→ Job
Write the material out again exactly.
%%
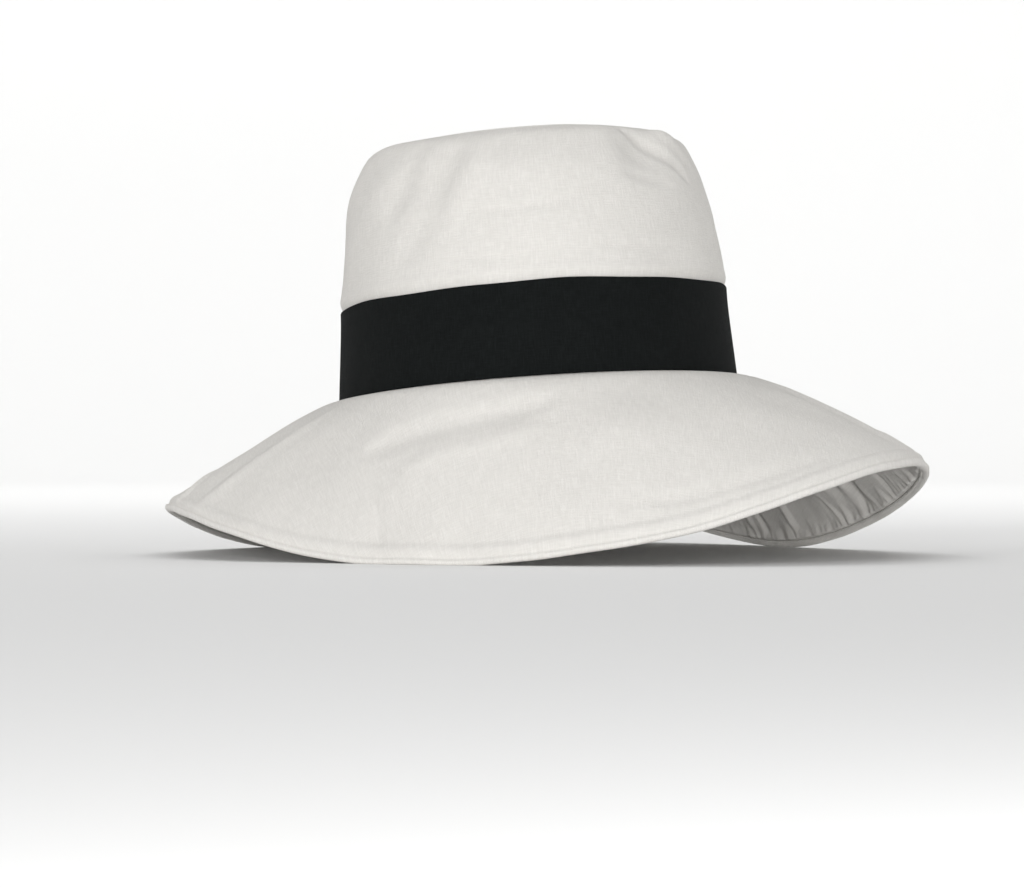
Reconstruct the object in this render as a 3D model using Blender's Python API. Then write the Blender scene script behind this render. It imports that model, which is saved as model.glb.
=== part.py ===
"""A soft cotton sun hat with a ribbon band, resting on its brim. Metres, +Z up, front at -Y, right at +X."""

from math import cos, pi, radians, sin, tau

import bmesh
import bpy
import numpy as np
from mathutils import Vector

# Head opening, clear inside the sweatband
HEAD_WIDTH = 0.172
HEAD_LENGTH = 0.200

# Cloth and the gap kept between pieces
GAP = 0.0003
SWEATBAND_CLOTH = 0.0010
CROWN_CLOTH = 0.0020
RIBBON_CLOTH = 0.0010
BRIM_CLOTH = 0.0010
FACING_CLOTH = 0.0010

# Widths and heights along the cloth
CROWN_HEIGHT = 0.116
RIBBON_WIDTH = 0.0415
SWEATBAND_ABOVE = 0.026
SWEATBAND_BELOW = 0.0035
BRIM_WIDTH = 0.095
BRIM_WIDER = 0.03
WIDEST_AT_DEG = 91.0
BRIM_ROLL = 0.011
BRIM_DROOP = 0.16
LIP_WIDTH = 0.0045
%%
→ Result of the task
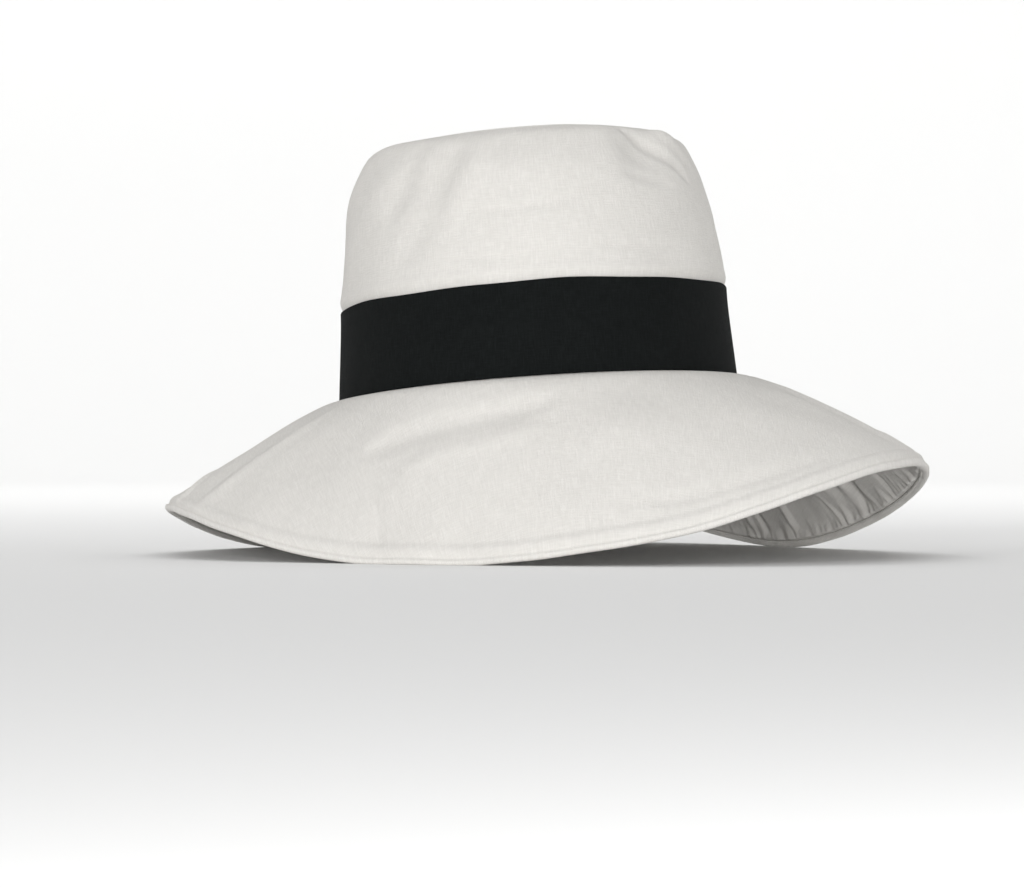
Reconstruct the object in this render as a 3D model using Blender's Python API. Then write the Blender scene script behind this render. It imports that model, which is saved as model.glb.
=== part.py ===
"""A soft cotton sun hat with a ribbon band, resting on its brim. Metres, +Z up, front at -Y, right at +X."""

from math import cos, pi, radians, sin, tau

import bmesh
import bpy
import numpy as np
from mathutils import Vector

# Head opening, clear inside the sweatband
HEAD_WIDTH = 0.172
HEAD_LENGTH = 0.200

# Cloth and the gap kept between pieces
GAP = 0.0003
SWEATBAND_CLOTH = 0.0010
CROWN_CLOTH = 0.0020
RIBBON_CLOTH = 0.0010
BRIM_CLOTH = 0.0010
FACING_CLOTH = 0.0010

# Widths and heights along the cloth
CROWN_HEIGHT = 0.116
RIBBON_WIDTH = 0.0415
SWEATBAND_ABOVE = 0.026
SWEATBAND_BELOW = 0.0035
BRIM_WIDTH = 0.095
BRIM_WIDER = 0.03
WIDEST_AT_DEG = 91.0
BRIM_ROLL = 0.011
BRIM_DROOP = 0.16
LIP_WIDTH = 0.0045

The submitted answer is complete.